## PROVIDED DATA
╔══
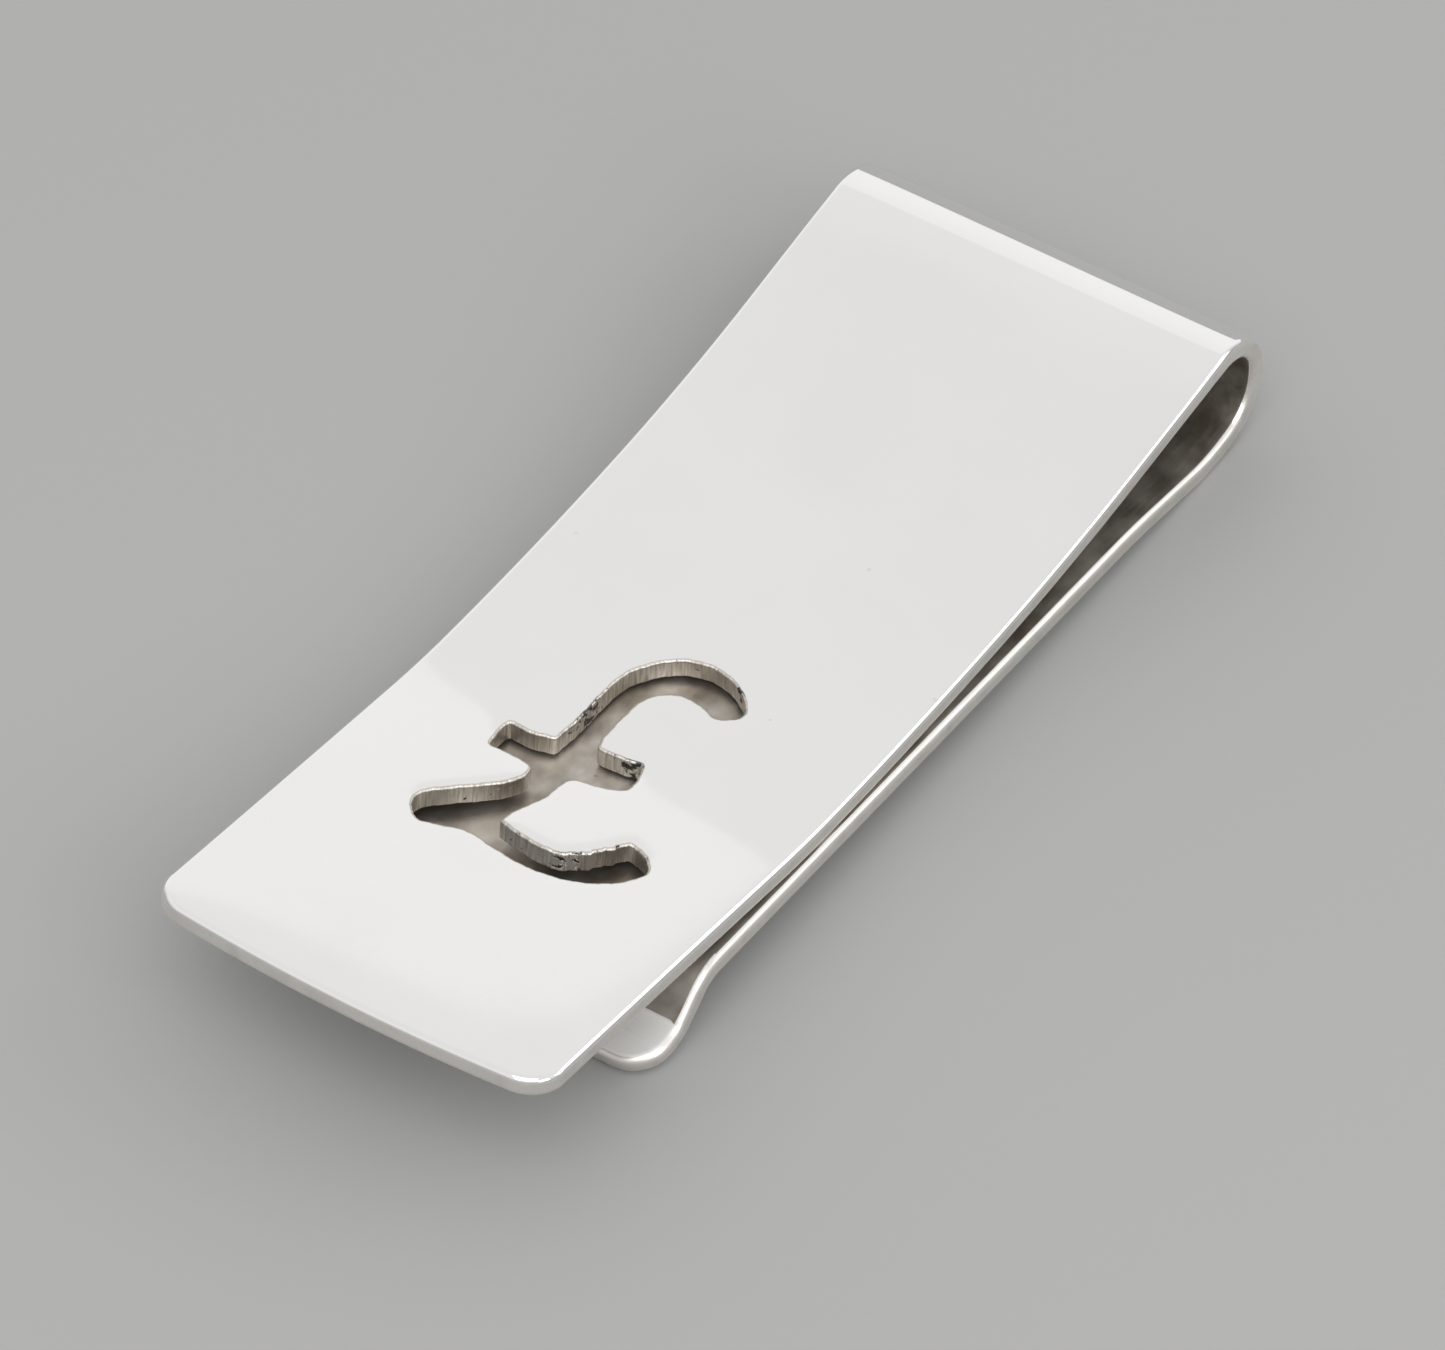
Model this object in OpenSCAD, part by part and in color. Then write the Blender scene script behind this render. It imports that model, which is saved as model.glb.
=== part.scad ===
// Money clip: one springy silver strip, folded round a bend into a front leaf and a back leaf.
// X runs along the clip with the bend at +X, Y runs across it, and +Z is up off the table.
// Origin: middle of the box that holds the clip, on the table it lies on.

/* [Strip] */
// Overall length, from the free end to the outside of the bend
clip_len = 56.35; // [46:0.05:68]
// Width of the strip at the bend and along the back leaf
strip_w = 20.3; // [16.5:0.1:25]
// Thickness of the sheet
strip_t = 1; // [0.8:0.05:1.2]

/* [Spring bend] */
// Radius of the bend, to the middle of the sheet
bend_r = 2.62; // [2.15:0.01:3.2]
// Radius of the heel that the clip rests on
heel_r = 9; // [7.5:0.5:11]
// Turn of the heel between the bend and where it touches the table
heel_lift = 13.6; // [10:0.2:16]

/* [Front leaf] */
// Clearance between the two leaves where the front leaf runs level
pinch_gap = 0.29; // [0.24:0.01:0.6]
// Slope of the flat run, down from the free end
flat_slope = 7.66; // [6:0.02:9]
// Radius of the bowed free end
bow_r = 90; // [60:5:200]
// Radius of the free end's corners
leaf_corner_r = 1.8; // [0.5:0.1:4]
// How much narrower each side is at the waist
waist = 0.22; // [0:0.02:0.5]

/* [Pierced sign] */
// Height of the pierced pound sign, measured along the clip
sign_h = 15.4; // [12:0.1:18.5]
// Distance from the free end to the foot of the sign
sign_from_end = 11.5; // [9.5:0.1:14]

/* [Back leaf] */
// Slope of the back leaf, up towards its tip
back_slope = 2.92; // [2:0.02:3.5]
// Distance from the front leaf's free end to the tip of the back leaf
tip_setback = 8; // [6:0.1:12]

/* [Flared tip] */
// Turn of the first crease, down to the table
flare_turn = 45; // [35:1:50]
// Turn of the second crease, back towards level
foot_turn = 30; // [20:1:30]
// Radius of both creases
crease_r = 2; // [1.5:0.1:3]
// Length of the foot
foot_len = 2.05; // [1.5:0.05:3]
// Radius of the tip's corners
tip_corner_r = 1.9; // [0.5:0.1:4]

/* [Hidden] */

half_t = strip_t / 2;
half_w = strip_w / 2;
over = 1;                       // how far a cutting tool reaches past what it cuts
cut_h = 2 * clip_len;           // height of a tool that cuts through a leaf
steps = 10;                     // chords in each curved stretch of a leaf
knot_steps = 4;                 // chords between two knots of the sign's outline
corner_steps = 8;               // chords in a rounded corner
bend_fn = 180;
silver = [0.86, 0.86, 0.84];
bend_silver = [0.83, 0.83, 0.81];
back_silver = [0.74, 0.74, 0.72];
satin_silver = [0.80, 0.80, 0.78];

// A place is [x, z, heading]. This is the place reached d along a stretch that turns evenly.
function along(p, d, len, turn) =
    let (b = turn * d / len, chord = abs(b) < 1e-6 ? d : 360 * d / (PI * b) * sin(b / 2))
    [p.x + chord * cos(p.z + b / 2), p.y + chord * sin(p.z + b / 2), p.z + b];

// Places along a run of stretches, each [length, turn]
function trace(p, runs, i = 0) =
    i == len(runs) ? [p] :
    let (size = runs[i][0], turn = runs[i][1], n = turn == 0 ? 1 : steps)
    concat([for (k = [0 : n - 1]) along(p, k * size / n, size, turn)],
           trace(along(p, size, size, turn), runs, i + 1));

function arc_len(r, turn) = PI * r * abs(turn) / 180;
function point(p) = [p.x, p.y];
function way(heading) = [cos(heading), sin(heading)];
function last(list) = list[len(list) - 1];
function back_to_front(list) = [for (k = [len(list) - 1 : -1 : 0]) list[k]];
function arc_pts(c, r, from, to, n) = [for (k = [0 : n]) c + r * way(from + (to - from) * k / n)];

// Outline of a sheet whose middle follows the places
function sheet(path) =
    concat([for (p = path) point(p) + half_t * way(p.z + 90)],
           [for (p = back_to_front(path)) point(p) - half_t * way(p.z + 90)]);

// The bend's centre stands over the end of the heel's turn
bend_x = clip_len / 2 - bend_r - half_t;
bend_z = half_t + heel_r - (heel_r - bend_r) * cos(heel_lift);

// Back leaf: the heel, a short straight, a slight easing, then a long straight to the flare
heel_fall = 7.56;               // turn of the heel beyond where it touches the table
heel_run = 3.26;
ease_len = 3;
heel_runs = [[arc_len(heel_r, heel_lift + heel_fall), -heel_lift - heel_fall],
             [heel_run, 0], [ease_len, heel_fall - back_slope]];
bend_foot = [bend_x + bend_r * sin(heel_lift), bend_z - bend_r * cos(heel_lift), 180 + heel_lift];
heel_path = trace(bend_foot, heel_runs);
back_start = last(heel_path);

// Flared tip: crease, ramp, crease and foot. The back leaf and the ramp are as long as it takes
// to put the foot's lower edge on the table at the set distance from the front leaf's end.
crease_1 = along([0, 0, back_start.z], arc_len(crease_r, flare_turn), arc_len(crease_r, flare_turn), flare_turn);
crease_2 = along([0, 0, crease_1.z], arc_len(crease_r, foot_turn), arc_len(crease_r, foot_turn), -foot_turn);
back_way = way(back_start.z);
ramp_way = way(crease_1.z);
foot_way = way(crease_2.z);
tip_point = [tip_setback - clip_len / 2, -half_t * foot_way.x];
bridge = tip_point - point(back_start) - point(crease_1) - point(crease_2) - foot_len * foot_way;
back_len = cross(bridge, ramp_way) / cross(back_way, ramp_way);
ramp_len = cross(back_way, bridge) / cross(back_way, ramp_way);
back_path = concat(heel_path, [along(back_start, back_len, back_len, 0)]);
flare_path = trace(last(back_path),
    [[arc_len(crease_r, flare_turn), flare_turn], [ramp_len, 0],
     [arc_len(crease_r, foot_turn), -foot_turn], [foot_len + over, 0]]);

// Front leaf, from the bend: a straight lead, a levelling curve, the dip over the pinch, a lift,
// and the flat run. Lengths are shares of the clip's, and slopes are shares of the lead's.
lead_len = 0.125 * clip_len;
level_len = 0.186 * clip_len;
dip_len = 0.231 * clip_len;
lift_len = 0.08 * clip_len;
level_share = 0.285;            // slope left after the levelling curve
rise_share = 0.205;             // slope the other way at the end of the dip
fall_len = dip_len * level_share / (level_share + rise_share);
lead_reach = lead_len + level_len * (1 + level_share) / 2 + fall_len * level_share / 2;
dip_x = bend_x - lead_len - level_len - fall_len;
dip_z = back_start.y + (back_start.x - dip_x) * tan(back_slope) + strip_t + pinch_gap;
first_slope = asin((bend_z + bend_r - dip_z) / lead_reach);
lead_slope = asin((bend_z + bend_r * cos(first_slope) - dip_z) / lead_reach);
bend_top = [bend_x - bend_r * sin(lead_slope), bend_z + bend_r * cos(lead_slope), 180 + lead_slope];
curved_path = trace(bend_top,
    [[lead_len, 0], [level_len, (level_share - 1) * lead_slope],
     [dip_len, -(level_share + rise_share) * lead_slope],
     [lift_len, rise_share * lead_slope - flat_slope]]);
flat_start = last(curved_path);
end_x = half_t * sin(flat_slope) - clip_len / 2;
flat_len = (flat_start.x - end_x) / cos(flat_slope);
free_end = along(flat_start, flat_len, flat_len, 0);
front_path = concat(curved_path, [along(flat_start, flat_len + over, 1, 0)]);

// Plan of the front leaf: a bowed end with round corners, and sides that narrow to a waist
waist_at = clip_len / 3;
function side(u) = half_w - waist + waist * pow((u - waist_at) / (clip_len - waist_at), 2);
corner_y = side(0) - leaf_corner_r;
corner_u = bow_r - sqrt(pow(bow_r - leaf_corner_r, 2) - corner_y * corner_y);
corner_from = atan2(corner_y, corner_u - bow_r);
front_half = concat(
    arc_pts([bow_r, 0], bow_r, 180, corner_from, corner_steps),
    arc_pts([corner_u, corner_y], leaf_corner_r, corner_from, 90, corner_steps),
    [for (k = [1 : steps]) let (u = corner_u + k * clip_len / steps) [u, side(u)]]);
front_plan = concat(front_half, [for (p = back_to_front(front_half)) [p.x, -p.y]]);

// Plan of the tip, measured back from its end
tip_half = concat(
    [[0, 0]],
    arc_pts([tip_corner_r, half_w - tip_corner_r], tip_corner_r, 180, 90, corner_steps),
    [[clip_len / 2, half_w]]);
tip_plan = concat(tip_half, [for (p = back_to_front(tip_half)) [p.x, -p.y]]);

// Outline of the sign, drawn 15.4 high as [right, up] from the middle of its foot: eight smooth
// runs that meet at the corners of the crossbar, the stem and the foot
drawn_h = 15.4;
foot_run = [[-1.15, 2], [0.6, 1.7], [2.1, 1.8], [3.2, 2.8], [4, 4], [4.6, 4.05], [5.4, 3.5], [5.6, 2.9],
            [4.9, 1.7], [3.4, 0.7], [1.5, 0.3], [-0.3, 0.45], [-1.75, 0.65], [-3.1, 0.2], [-3.9, 0],
            [-4.6, 0.6], [-4.75, 1.45], [-3.95, 2.45], [-2.5, 4], [-1.95, 5], [-2, 5.8]];
bar_left_low = [[-2, 5.8], [-2.95, 5.95], [-4.3, 5.9]];
bar_left_end = [[-4.3, 5.9], [-4.45, 6.8], [-4.45, 7.65]];
bar_left_top = [[-4.45, 7.65], [-3.4, 7.6], [-2.25, 7.9]];
stem_run = [[-2.25, 7.9], [-2.15, 9.7], [-2.2, 11.8], [-1.95, 13.35], [-0.8, 14.85], [0.7, 15.4],
            [2.2, 15.05], [3.25, 14.15], [3.3, 13.55], [2.6, 13], [1.9, 13.2], [1, 13.35], [0.1, 13.1],
            [-0.65, 12.2], [-0.8, 10.8], [-0.75, 9.2], [-0.55, 8.5]];
bar_right_top = [[-0.55, 8.5], [0.6, 8.55], [1.6, 8.75]];
bar_right_end = [[1.6, 8.75], [1.9, 7.9], [1.95, 7]];
bar_right_low = [[1.95, 7], [0.95, 6.5], [0, 6.3], [-0.45, 5.8], [-0.55, 4.4], [-1, 3], [-1.15, 2]];

// Smooth curve through knots, without its last point
function between(a, b, c, d, f) =
    b + f / 2 * (c - a) + f * f / 2 * (2 * a - 5 * b + 4 * c - d) + f * f * f / 2 * (3 * b - a - 3 * c + d);
function smooth(knots) = [for (i = [0 : len(knots) - 2], k = [0 : knot_steps - 1])
    between(knots[max(i - 1, 0)], knots[i], knots[i + 1], knots[min(i + 2, len(knots) - 1)], k / knot_steps)];
sign_pts = [for (run = [foot_run, bar_left_low, bar_left_end, bar_left_top, stem_run,
                        bar_right_top, bar_right_end, bar_right_low]) each smooth(run)];

// A strip of sheet seen from its side, as wide as w
module ribbon(path, w) {
    rotate([90, 0, 0])
        linear_extrude(w, center = true)
            polygon(sheet(path));
}

// A tool that cuts a plan through a leaf, square to the leaf at its end
module plan_tool(end, slope, plan) {
    translate([end.x, 0, end.y])
        rotate([0, slope, 0])
            linear_extrude(cut_h, center = true)
                polygon(plan);
}

// The pound sign, cut straight down, with its top towards the bend
module sign_tool() {
    size = sign_h / drawn_h;
    slant = cos(flat_slope / 2 + 1);
    translate([end_x + sign_from_end * slant, 0, -over])
        linear_extrude(cut_h)
            polygon([for (p = sign_pts) size * [slant * p.y, -p.x]]);
}

module front_leaf() {
    color(silver)
        difference() {
            intersection() {
                ribbon(front_path, strip_w + 2 * over);
                plan_tool(free_end, flat_slope, front_plan);
            }
            sign_tool();
        }
}

// Half a turn of sheet, less the heel's lift and with the lead's slope
module spring_bend() {
    reach = 2 * (bend_r + strip_t);
    color(bend_silver)
        translate([bend_x, 0, bend_z])
            rotate([90, 0, 0])
                linear_extrude(strip_w, center = true)
                    difference() {
                        circle(bend_r + half_t, $fn = bend_fn);
                        circle(bend_r - half_t, $fn = bend_fn);
                        polygon([[0, 0], reach * way(90 + lead_slope), reach * way(135),
                                 reach * way(180), reach * way(225), reach * way(270 + heel_lift)]);
                    }
}

module back_leaf() {
    color(back_silver)
        ribbon(back_path, strip_w);
}

module flared_tip() {
    color(satin_silver)
        intersection() {
            ribbon(flare_path, strip_w);
            plan_tool(tip_point, 180 - crease_2.z, tip_plan);
        }
}

front_leaf();
spring_bend();
back_leaf();
flared_tip();
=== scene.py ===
# Money clip: one folded strip of silver sheet. Sizes below are millimetres; newPiece turns them into metres.
import numpy as np
import bpy
from mathutils import Matrix, Vector
from mathutils.geometry import delaunay_2d_cdt


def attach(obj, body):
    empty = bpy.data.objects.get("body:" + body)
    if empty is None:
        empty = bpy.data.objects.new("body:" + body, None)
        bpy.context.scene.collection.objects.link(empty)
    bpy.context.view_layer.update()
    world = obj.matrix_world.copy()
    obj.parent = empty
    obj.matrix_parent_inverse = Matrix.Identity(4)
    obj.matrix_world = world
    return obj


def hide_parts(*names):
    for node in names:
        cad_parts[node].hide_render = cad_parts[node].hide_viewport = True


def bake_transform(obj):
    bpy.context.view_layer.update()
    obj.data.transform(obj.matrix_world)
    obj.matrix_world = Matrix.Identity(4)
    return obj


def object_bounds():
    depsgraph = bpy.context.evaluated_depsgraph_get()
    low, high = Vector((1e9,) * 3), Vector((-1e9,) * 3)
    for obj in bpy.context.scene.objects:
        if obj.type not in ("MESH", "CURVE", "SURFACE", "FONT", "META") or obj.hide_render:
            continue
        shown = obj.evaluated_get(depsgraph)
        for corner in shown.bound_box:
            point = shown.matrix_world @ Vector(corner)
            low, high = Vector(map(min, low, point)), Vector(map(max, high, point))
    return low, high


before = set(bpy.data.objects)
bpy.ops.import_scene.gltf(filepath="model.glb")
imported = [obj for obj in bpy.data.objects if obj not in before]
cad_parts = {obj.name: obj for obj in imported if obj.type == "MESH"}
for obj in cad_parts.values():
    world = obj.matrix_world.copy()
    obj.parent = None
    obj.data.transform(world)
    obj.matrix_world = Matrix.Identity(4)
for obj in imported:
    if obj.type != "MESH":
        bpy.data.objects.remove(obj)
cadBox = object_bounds()
mm = 0.001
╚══
## DIRECTIONS
Proceeding from the line containing "color(back_silver)" through the line containing "bpy.context.scene.collection.objects.link(empty)", transcribe the lines above exactly, both end lines included.

## THE COMPLETED TASK
    color(back_silver)
        ribbon(back_path, strip_w);
}

module flared_tip() {
    color(satin_silver)
        intersection() {
            ribbon(flare_path, strip_w);
            plan_tool(tip_point, 180 - crease_2.z, tip_plan);
        }
}

front_leaf();
spring_bend();
back_leaf();
flared_tip();
=== scene.py ===
# Money clip: one folded strip of silver sheet. Sizes below are millimetres; newPiece turns them into metres.
import numpy as np
import bpy
from mathutils import Matrix, Vector
from mathutils.geometry import delaunay_2d_cdt


def attach(obj, body):
    empty = bpy.data.objects.get("body:" + body)
    if empty is None:
        empty = bpy.data.objects.new("body:" + body, None)
        bpy.context.scene.collection.objects.link(empty)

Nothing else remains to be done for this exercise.